Путь Уршуле идет в прямо противоположном направлении - от использования демонической магии как оборотной (темной) стороны христианского эгрегора к открытию в себе истинной силы природного ведовства (Древнего Ремесла), раскрывающей свободу человеческого духа и исток священной любви. «Неправда, пастор, - защищается Уршуле от наветов даваток, - Я не была чертовой невестой, хотя Балтарагис и хотел меня обманом за черта выдать. Я никогда не была ведьмой и никогда не летала на метле!» Но популярная викканская поговорка не зря гласит: «Ведьма однажды, ведьма навсегда». Уршуле отказывается от демонизированного авраамического оккультизма, но не от пантеистической теургии чистого ведьмовства.

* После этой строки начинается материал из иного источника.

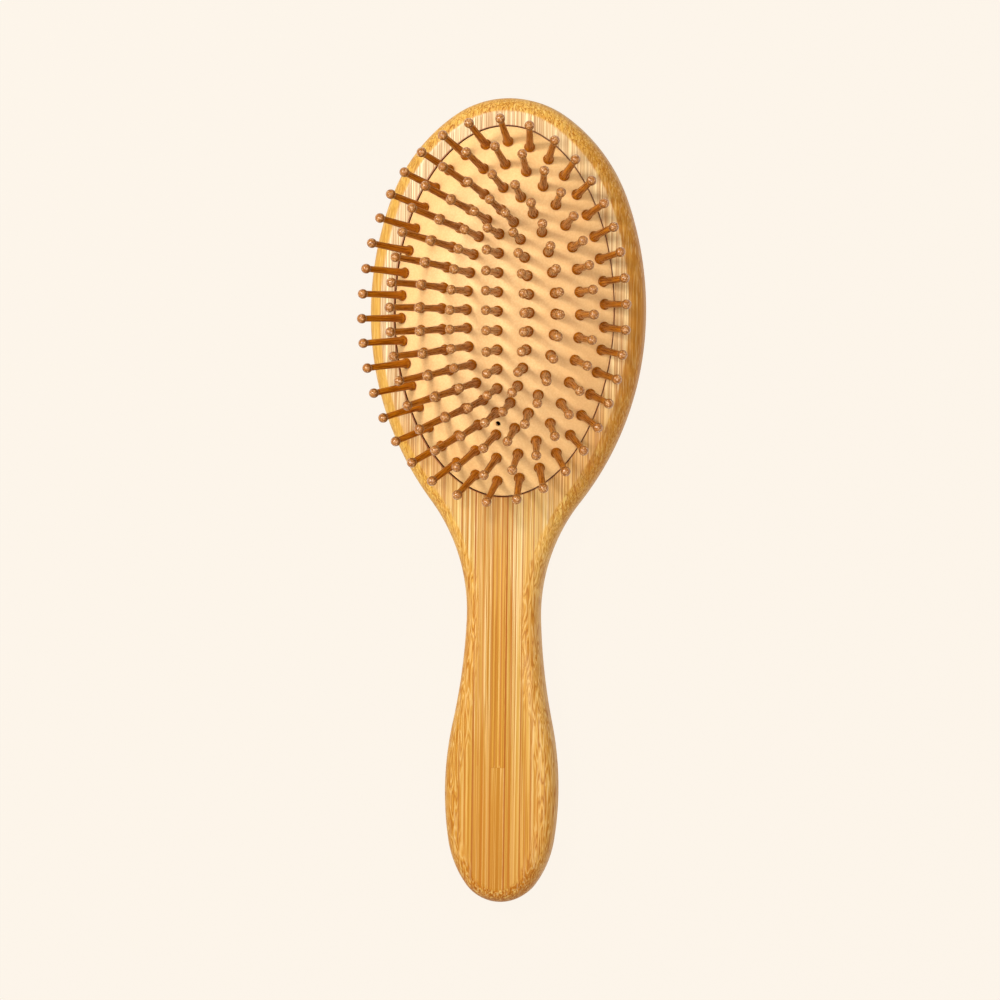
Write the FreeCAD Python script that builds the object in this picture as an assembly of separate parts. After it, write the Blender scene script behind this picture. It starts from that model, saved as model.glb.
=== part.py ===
# Oval paddle hair brush: a board of edge-glued bamboo strips, a domed rubber air cushion held by its
# flange in an undercut pocket, and 131 turned pins standing through the rubber.
# Units are millimetres. The brush lies on its flat back: +Z is the way the middle pin points,
# +Y runs from the handle to the head, X is the width. The origin is the bottom centre of the board.

import FreeCAD, Part
import math
import os

os.makedirs("parts", exist_ok=True)
V = FreeCAD.Vector

# ---------------------------------------------------------------- driving dimensions
BOARD_T = 12.0            # thickness of the board
FRONT_R = 4.6             # round-over along the front edge
BACK_R = 4.5              # round-over along the back edge
# right half of the board's outline: arcs that run into each other smoothly, from the top of the head to
# the end of the handle, as (radius, sweep in degrees); a minus radius is hollow
LENGTH = 240.0
OUTLINE = [
    (28.975039, 35.16462318), (51.747495, 34.65586531), (98.546599, 24.39986741), (91.120744, 33.57855116),
    (-54.490117, 39.99627260), (-179.610237, 9.89335360), (96.338556, 20.97926557), (30.929644, 26.82379602),
    (12.757426, 54.28765755),
]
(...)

Несомненной удачей режиссера стало приглашение на роль Уршуле Регины Варнайте (с 1966 года он играла Уршуле в спектакле «Мельница Балтарагиса» Каунасского драмтеатра, которому отдала полвека). За 17 лет экранного времени Уршуле не изменяется внешне: в ней одновременно присутствуют все ипостаси Триединой Богини. Время не властно над Уршуле - она его невеста, мать и убийца. В финале повести Боруты черта Пинчука сражает молния Перкунаса, а одержимые бесами жители Приудрувья топят Уршуле в реке как ведьму. В «Чертовой невесте» "бич божий" так и не появляется (это могло бы расстроить неоязычников из «Ромувы», если бы они ко времени премьеры не были загнаны властями в эзотерическое подполье), а Уршуле берет судьбу в свои руки: хитростью спася Пинчука (безукоризненная работа Гедиминаса Гирдвайниса), от которого отвернулся его покровитель Вельзевул, она бросается за возлюбленным в болотную тину. «Обыкновенную женщину разве заманишь в болото, - сетовал Пинчук, оценивая свои матримониальные шансы, - да ни одна колдунья, ни одна ведьма не пойдет за такого черта, который ленив и никому не причинил ни добра ни зла». Каждая ведьма и каждый черт имеют право на счастье, - утверждают Жебрюнас и Ганелин, - хотя бы в сумеречных видениях сошедшей с ума Юрги, которые возмущенные борутоведы приняли за «голливудский хэппи-энд».